= Post-black art =

I talk white, 2003
Self-portrait as the black Jimmy Connors in the finals of the New Negro Escapist Social and Athletic Club Summer Tennis Tournament, 2008
Post-black art is a category of contemporary African American art. It is a paradoxical genre of art where race and racism are intertwined in a way that rejects their interaction. I.e., it is art about the black experience that attempts to dispel the notion that race matters. It uses enigmatic themes wherein black can substitute for white. Some suggest the term is attributable to the 1995 book The End of Blackness by Debra Dickerson.

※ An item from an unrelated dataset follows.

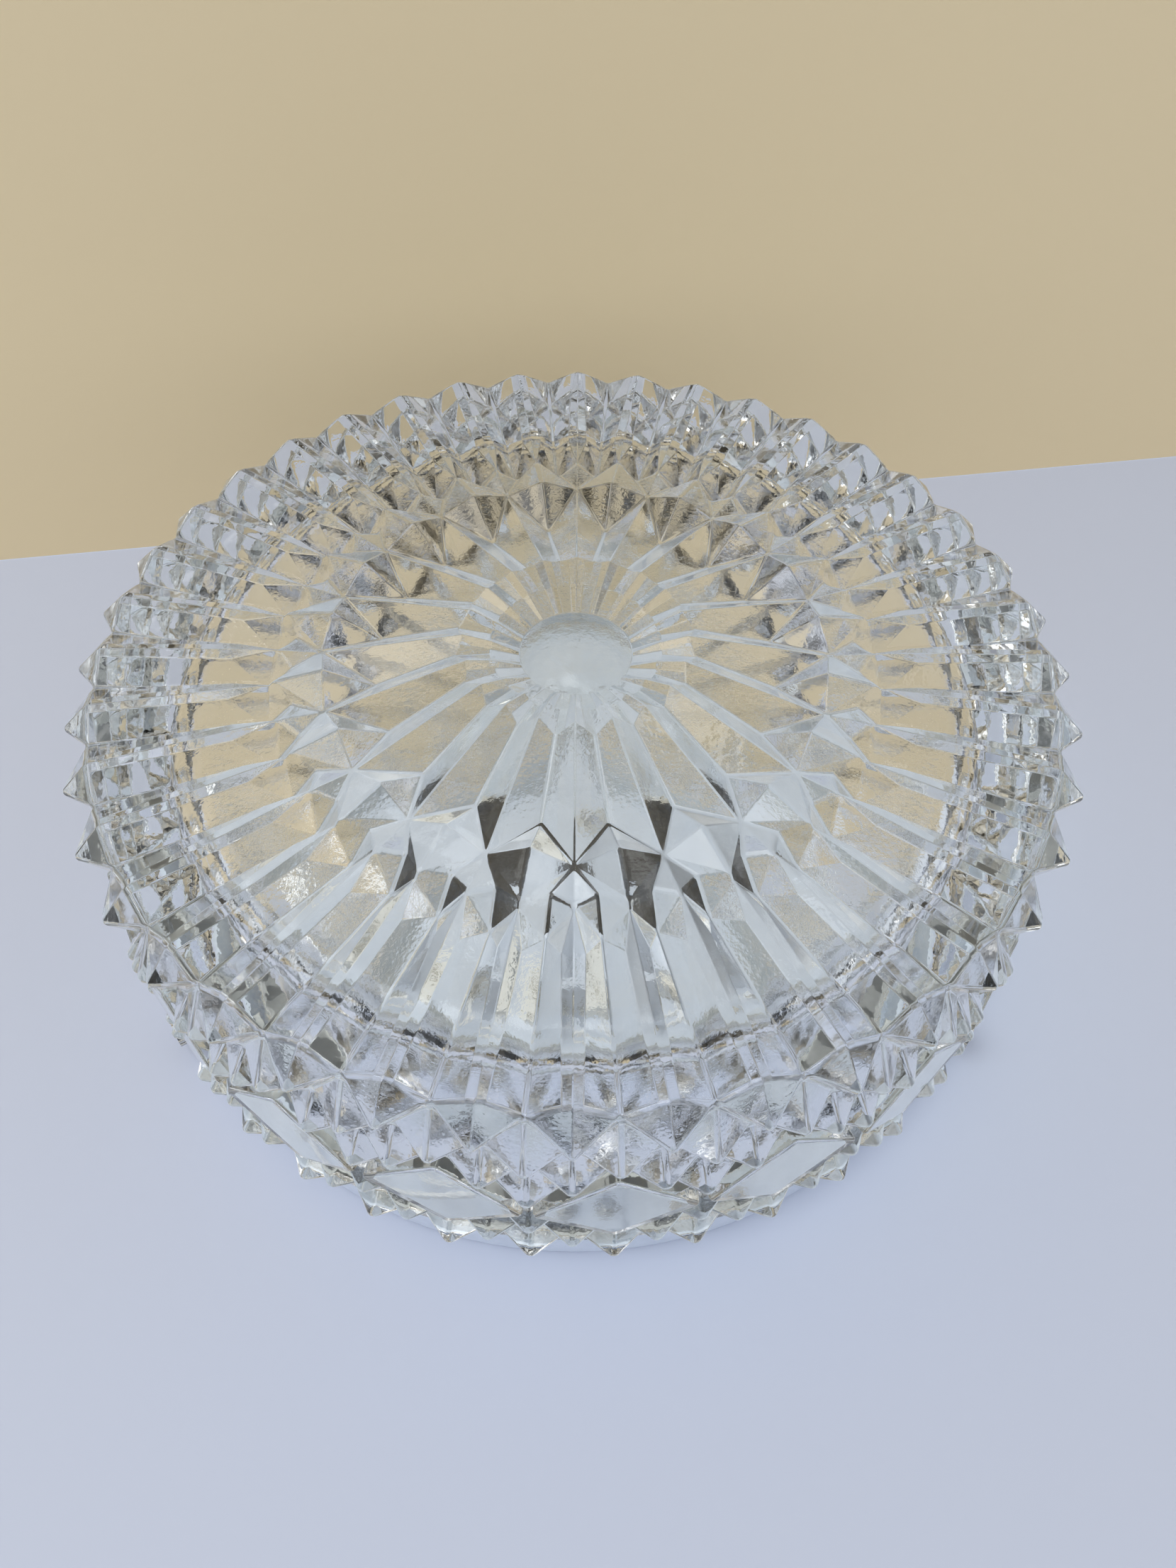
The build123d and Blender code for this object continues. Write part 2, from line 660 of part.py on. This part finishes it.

However, Thelma Golden claimed to have coined the term ‘post-black’ art with friend and artist Glenn Ligon in the late 1990s. In 2001 the phrase was explained in detail in the exhibition catalogue for The Studio Museum in Harlem’s exhibition entitled "Freestyle." Freestyle was an exhibition that included twenty-eight up and coming African American artists. Golden defined post-black art as that which includes artists who are “adamant about not being labeled ‘black’ artists, though their work was steeped, in fact deeply interested, in redefining complex notions of blackness.” She continued, “They are both post-Basquiat and post-Biggie. They embrace the dichotomies of high and low, inside and outside, tradition and innovation, with a great ease and facility.” Laura Meyers interprets this as “cutting edge works that are defined by not being defined as African American art.” Golden stated her initial interest as an attempt to remove some of the negative associations with the phrase black art as well as comment on the diversity of artists of African descent. In the exhibition catalogue, Golden proclaims, “Post-black was the new black.”

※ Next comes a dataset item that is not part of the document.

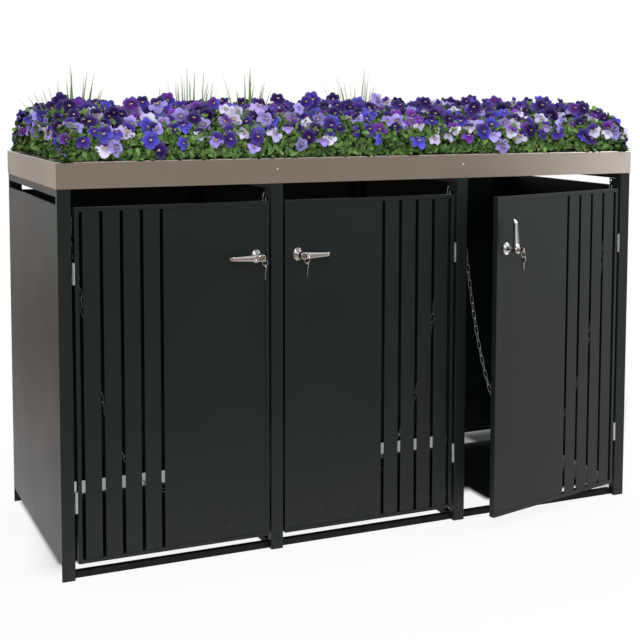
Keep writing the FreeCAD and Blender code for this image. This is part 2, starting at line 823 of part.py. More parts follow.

As Golden explained, post-black art refers to a younger, post-Civil Rights generation of artists who are in search of a language through which they can explore their artistic interests and identities. Because artists of African descent have historically been marginalized and left outside of the general discourse on Western art history, there has not been one style or school of African American art. The term ‘post-black’ attempts to encompass artists who have a variety of backgrounds and experiences, but all share experiences as a person of African descent.

While the notion of ‘post-black’ attempts to avoid identity labels, the title of ‘post-black’ serves as an ethnic marker. Some have found fault with this terminology, stating, “racism is real, and many artists who have endured its effects feel the museum is promoting a kind of art – trendy, postmodern, blandly international – that has turned the institution into a ‘boutique’ or ‘country club’, as David Hammons puts it.” Golden has even stated that ‘post-black’ is “both a hollow social construction and a reality with an indispensable history.”

Artists featured in The Studio Museum in Harlem’s Freestyle show included Kori Newkirk, Laylah Ali, Eric Wesley, Senam Okudzeto, David McKenzie, Susan Smith-Pinelo, Sanford Biggers, Louis Cameron, Deborah Grant, Rashid Johnson, Arnold Kemp, Julie Mehretu, Mark Bradford and Jennie C. Jones.